Why FPGA Partner Selection Matters
The right FPGA vendor does more than supply silicon in a DO-254 program. They reduce the verification surface, provide pre-qualified evidence, and support a design flow built for certification from the start.

Lattice brings decades of certified pedigree to this role, with devices already flying in DAL A and DAL B systems and billions of hours of field service. Purpose-built for airborne systems, Lattice FPGAs combine inherent radiation tolerance, hardened security, and a dedicated Anti-Tamper module in a low power, small form factor that keeps verification scope manageable and certification costs in check.

On the tools and flow side, Lattice supports a model-first approach with full bidirectional traceability from model through requirement, design, verification, test, and revision. Lattice EDA Design tools are TÜV-certified to IEC 61508 and ISO 26262, and built-in capabilities including SEU fault injection, automated Triple Modular Redundancy, and latch-up immunity reduce both design risk and the evidence burden teams carry into audits. For DAL A programs, Lattice provides a turnkey Assurance Data Package aligned to DO-254/ED-80 and AMC 20-152A, with 100% requirement to RTL coverage and demonstrated functional, elemental code coverage.

Field-Proven Best Practices from NewTec
Process decisions made early in a DO-254 program are the ones that most often determine whether certification stays on schedule or becomes costly to recover. Drawing on real program experience, NewTec identified where teams most commonly run into trouble and what to do differently.

The highest-impact changes happen before a single line of RTL is written. Requirements must be locked, testable, and specific before design begins, and certification authorities should be engaged at the planning stage rather than the audit stage. Traceability should be maintained as a living record throughout the program, not reconstructed at the end.

Verification is where underestimation is most costly. On DAL A programs it accounts for roughly half of total effort, yet teams routinely treat it as a final check. Automating regression testing early helps verification keep pace with design progress, and design partitioning can meaningfully reduce the DAL scope that needs to be verified in the first place.
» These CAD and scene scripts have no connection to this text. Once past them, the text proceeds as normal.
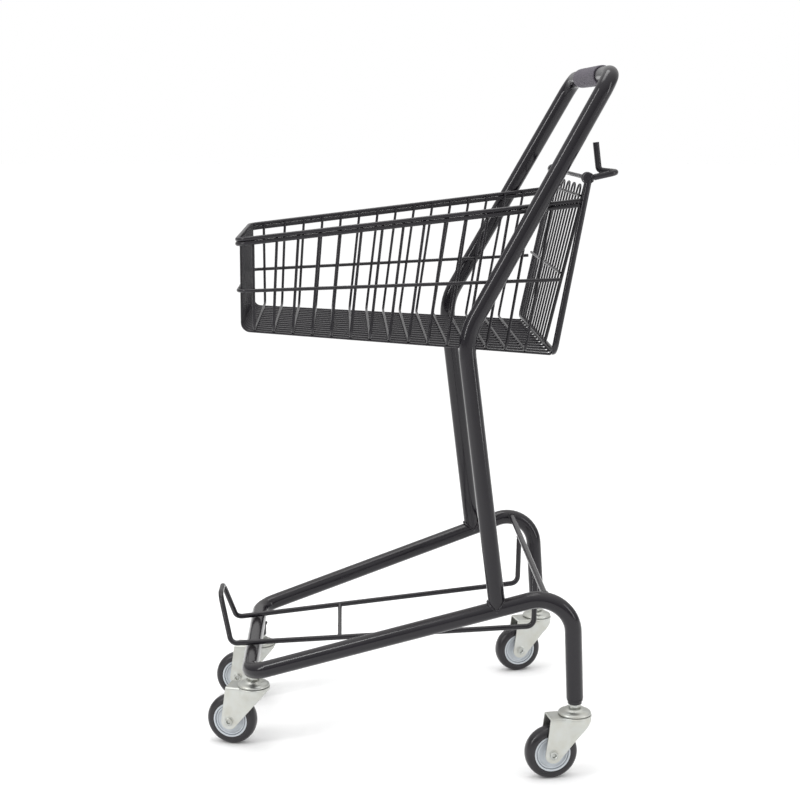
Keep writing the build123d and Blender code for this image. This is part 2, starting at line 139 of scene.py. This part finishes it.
# %% [markdown]
# A real white studio is bright overhead and dimmer at the walls, and gloss black shows just that: pale on
# top, dark at its flanks, pale again below from the floor. So the world that lights the cart runs from dim at
# the horizon to bright above, while the backdrop itself is drawn plain white. The average is chosen so that
# the floor comes out as white as the backdrop and no line shows between them. Black gloss has hardly any
# colour of its own: it is drawn by what it mirrors, so long soft lights at its sides give it its streaks.

# %% Lights
world = bpy.data.worlds.new("pale_studio")
bpy.context.scene.world = world
world.use_nodes = True
sky = world.node_tree
sky.nodes.clear()
direction = add_node(sky, "ShaderNodeTexCoord")
height = add_node(sky, "ShaderNodeSeparateXYZ", None, {0: direction.outputs["Generated"]})
HORIZON_STRENGTH, ZENITH_STRENGTH = 0.40, 1.33
strength = add_node(sky, "ShaderNodeMapRange", {1: 0.0, 2: 1.0, 3: HORIZON_STRENGTH, 4: ZENITH_STRENGTH},
                    {0: height.outputs["Z"]})
lighting = add_node(sky, "ShaderNodeBackground", {"Color": linear("#ffffff")},
                    {"Strength": strength.outputs[0]})
backdrop = add_node(sky, "ShaderNodeBackground", {"Color": linear("#ffffff"), "Strength": 1.0})
ray = add_node(sky, "ShaderNodeLightPath")
shown = add_node(sky, "ShaderNodeMixShader", None,
                 {0: ray.outputs["Is Camera Ray"], 1: lighting.outputs[0], 2: backdrop.outputs[0]})
add_node(sky, "ShaderNodeOutputWorld", None, {"Surface": shown.outputs[0]})


def softbox(name, place, aim, width, height, watts):
    """A rectangular area light at place, turned to face aim."""
    light = bpy.data.lights.new(name, "AREA")
    light.shape = "RECTANGLE"
    light.size = width
    light.size_y = height
    light.energy = watts
    box = bpy.data.objects.new(name, light)
    bpy.context.scene.collection.objects.link(box)
    box.location = place
    box.rotation_euler = (Vector(aim) - Vector(place)).to_track_quat("-Z", "Y").to_euler()
    return box


softbox("left_strip", (-2.2, -1.3, 1.9), (0, 0, 0.6), 0.30, 2.0, 24)
softbox("top_softbox", (-0.2, 0.2, 2.8), (0, 0, 0.5), 1.6, 0.9, 16)
softbox("right_strip", (2.3, -1.2, 1.1), (0, 0, 0.5), 0.25, 1.6, 9)
print("three soft lights")

# %% [markdown]
# ## Finishes
# ### Black tube: polyester powder coat on steel
# The powder is sprayed dry and baked, so it melts to a gloss skin that is never quite flat. That gives two
# things to the eye: a faint orange peel a millimetre or two across that breaks up each reflection, and a
# slow change of gloss along the tube. Handling adds thin scuffs and a little dust on faces that look up.
# Noise textures in Object coordinates make all of these, because the pieces sit at the origin and the
# pattern then stays put when a body moves.


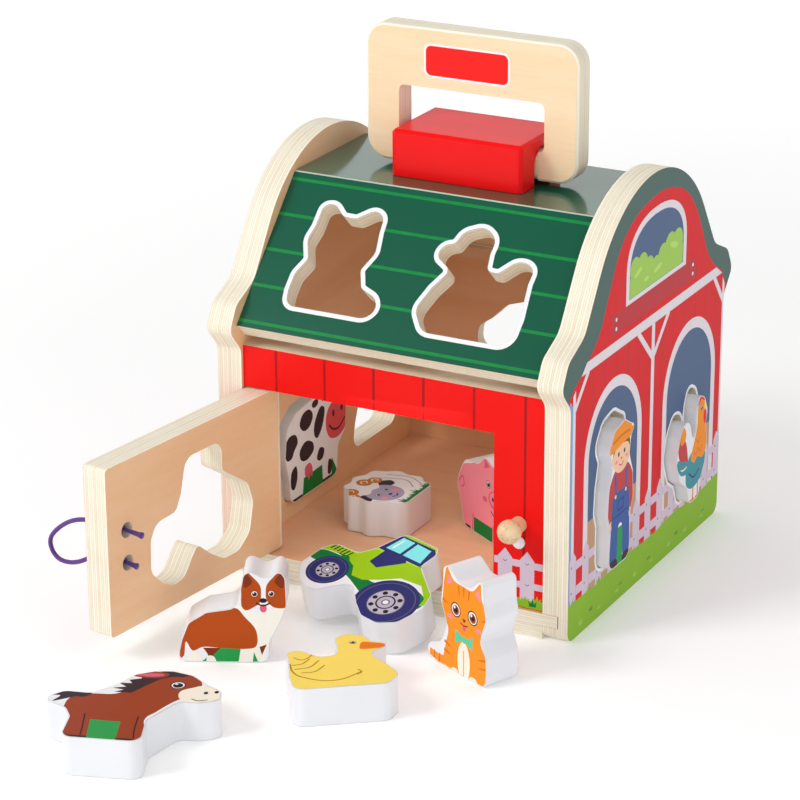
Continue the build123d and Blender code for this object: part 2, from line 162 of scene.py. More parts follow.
def operators(operation: str) -> tuple[Callable, Callable]:
    """Both forms of an operator of Signal, for one operation of the Math node.

    Args:
        operation: Name of the operation.

    Returns:
        The operator with the signal at its left, and the reflected one with the signal at its right.
    """
    def plain(self: "Signal", other: "Signal | Number") -> "Signal":
        """The signal, then the other value."""
        return self.graph.math(operation, self, other)

    def reflected(self: "Signal", other: Number) -> "Signal":
        """The other value, then the signal."""
        return self.graph.math(operation, other, self)

    return plain, reflected


class Signal:
    """An output socket with arithmetic, so that a pattern reads as a formula."""

    __add__, __radd__ = operators("ADD")
    __sub__, __rsub__ = operators("SUBTRACT")
    __mul__, __rmul__ = operators("MULTIPLY")
    __truediv__, __rtruediv__ = operators("DIVIDE")

    def __init__(self, graph: "Graph", socket: bpy.types.NodeSocket) -> None:
        """Keeps the socket and its graph."""
        self.graph = graph
        self.socket = socket

    def step(self, at: float, soft: float) -> "Signal":
        """Rises from 0 to 1 about a value.

        Args:
            at: Value where the step is half way.
            soft: Half its width.

        Returns:
            The step as a new signal.
        """
        node = self.graph.node("ShaderNodeMapRange", {"interpolation_type": "SMOOTHSTEP"},
                               {"Value": self, "From Min": at - soft, "From Max": at + soft})
        return self.graph.out(node, "Result")

    def inside(self, low: float, high: float, soft: float) -> "Signal":
        """1 between two values and 0 outside them."""
        return self.step(low, soft) - self.step(high, soft)


class Graph:
    """A node tree that is written as expressions."""

    def __init__(self, tree: bpy.types.NodeTree) -> None:
        """Empties the tree."""
        self.tree = tree
        self.tree.nodes.clear()

    def node(self, kind: str, settings: Mapping[str, object] | None = None,
             inputs: Mapping[str | int, object] | None = None) -> bpy.types.Node:
        """Adds a node, sets it up and wires it.

        Args:
            kind: The node's type, such as ShaderNodeMath.
            settings: Its own properties.
            inputs: Values or signals by socket name or number.

        Returns:
            The new node.
        """
        made = self.tree.nodes.new(kind)
        for key, value in (settings or {}).items():
            setattr(made, key, value)
        for key, value in (inputs or {}).items():
            if isinstance(value, Signal):
                self.tree.links.new(value.socket, made.inputs[key])
            else:
                made.inputs[key].default_value = value
        return made

    def out(self, made: bpy.types.Node, key: str | int) -> Signal:
        """One output of a node as a signal."""
        return Signal(self, made.outputs[key])

    def math(self, operation: str, first: "Signal | Number", second: "Signal | Number" = 0.0) -> Signal:
        """A Math node on two values."""
        return self.out(self.node("ShaderNodeMath", {"operation": operation}, {0: first, 1: second}), 0)


class Surface(Graph):
    """Node tree of one material, built from Object coordinates in millimetres."""

    def __init__(self, name: str) -> None:
        """Makes the material, and the shaded point in millimetres.

        Args:
            name: The material's name.
        """
        self.material = bpy.data.materials.new(name)
        self.material.use_nodes = True
        super().__init__(self.material.node_tree)
        place = self.node("ShaderNodeTexCoord")
        scaled = self.node("ShaderNodeVectorMath", {"operation": "SCALE"},
                           {0: self.out(place, "Object"), "Scale": 1 / MM})
        self.place = self.out(scaled, 0)

    def along(self, direction: Vec3) -> Signal:
        """Distance of the shaded point along a direction, in millimetres."""
        dot = self.node("ShaderNodeVectorMath", {"operation": "DOT_PRODUCT"}, {0: self.place, 1: direction})
        return self.out(dot, "Value")

    def noise(self, scale: Vec3 | float, detail: float = 3.0, roughness: float = 0.55) -> Signal:
        """Fractal noise over the shaded point.

        Args:
            scale: Features per millimetre along X, Y and Z, or one number for all three.
            detail: Octaves.
            roughness: Share that each octave has of the one before.

        Returns:
            Values about 0.5.
        """
        axes = scale if isinstance(scale, tuple) else (scale,) * 3
        mapped = self.node("ShaderNodeMapping", None, {"Vector": self.place, "Scale": axes})
        made = self.node("ShaderNodeTexNoise", None, {"Vector": self.out(mapped, "Vector"), "Scale": 1.0,
                                                      "Detail": detail, "Roughness": roughness})
        return self.out(made, "Fac")

    def mix(self, factor: Signal, first: Signal | Colour, second: Signal | Colour) -> Signal:
        """Colour between two colours."""
        made = self.node("ShaderNodeMix", {"data_type": "RGBA"}, {0: factor, 6: first, 7: second})
        return self.out(made, 2)

    def shade(self, colour: Signal | Colour, factor: Signal) -> Signal:
        """Colour made lighter or darker by a factor."""
        made = self.node("ShaderNodeHueSaturation", None, {"Color": colour, "Value": factor})
        return self.out(made, "Color")

    def bump(self, height: Signal, distance: float, strength: float) -> Signal:
        """Surface normal pushed by a height.

        Args:
            height: Height from 0 to 1.
            distance: What a height of 1 stands for, in millimetres.
            strength: Share of the effect.

        Returns:
            The normal.
        """
        made = self.node("ShaderNodeBump", None, {"Height": height, "Distance": distance * MM,
                                                  "Strength": strength})
        return self.out(made, "Normal")

    def finish(self, colour: Signal, roughness: Signal | float, normal: Signal | None = None,
               coat: float = 0.0, metallic: float = 0.0, specular: float = 0.5,
               sheen: float = 0.0, glow: Signal | None = None) -> Material:
        """Puts the surface on the material's output.

        Args:
            colour: Base colour.
            roughness: Of the surface.
            normal: Its normal, the mesh's own if left out.
            coat: Weight of a clear coat.
            metallic: 1 for bare metal.
            specular: Level of the mirror part.
            sheen: Weight of the sheen of cloth.
            glow: Colour that the surface gives off, none if left out.

        Returns:
            The material.
        """
        inputs: dict[str | int, object] = {
            "Base Color": colour, "Roughness": roughness, "Metallic": metallic, "Coat Weight": coat,
            "Coat Roughness": 0.08, "Sheen Weight": sheen, "Specular IOR Level": specular}
        if normal is not None:
            inputs["Normal"] = normal
        if glow is not None:
            inputs.update({"Emission Color": glow, "Emission Strength": 1.0})
        shader = self.node("ShaderNodeBsdfPrincipled", None, inputs)
        self.node("ShaderNodeOutputMaterial", None, {"Surface": self.out(shader, "BSDF")})
        return self.material


# Finishes.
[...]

Tool discipline is equally important. Changing tool versions mid-project requires re-assessment and can invalidate prior verification work. And for DAL A and DAL B, simulation alone is not sufficient – in-device testing on production-equivalent hardware is required.

Capable Hardware, Disciplined Execution, the Right Partner
DO-254 compliance is a combination of technical capacity and process discipline. The right FPGA reduces the verification surface, provides pre-built evidence, and supports a qualified, traceable design flow from day one.

Together, Lattice and NewTec offer avionics development teams both: purpose-built low-power FPGAs with decades of certified pedigree, and a consulting partner with deep experience navigating programs through SOI audits.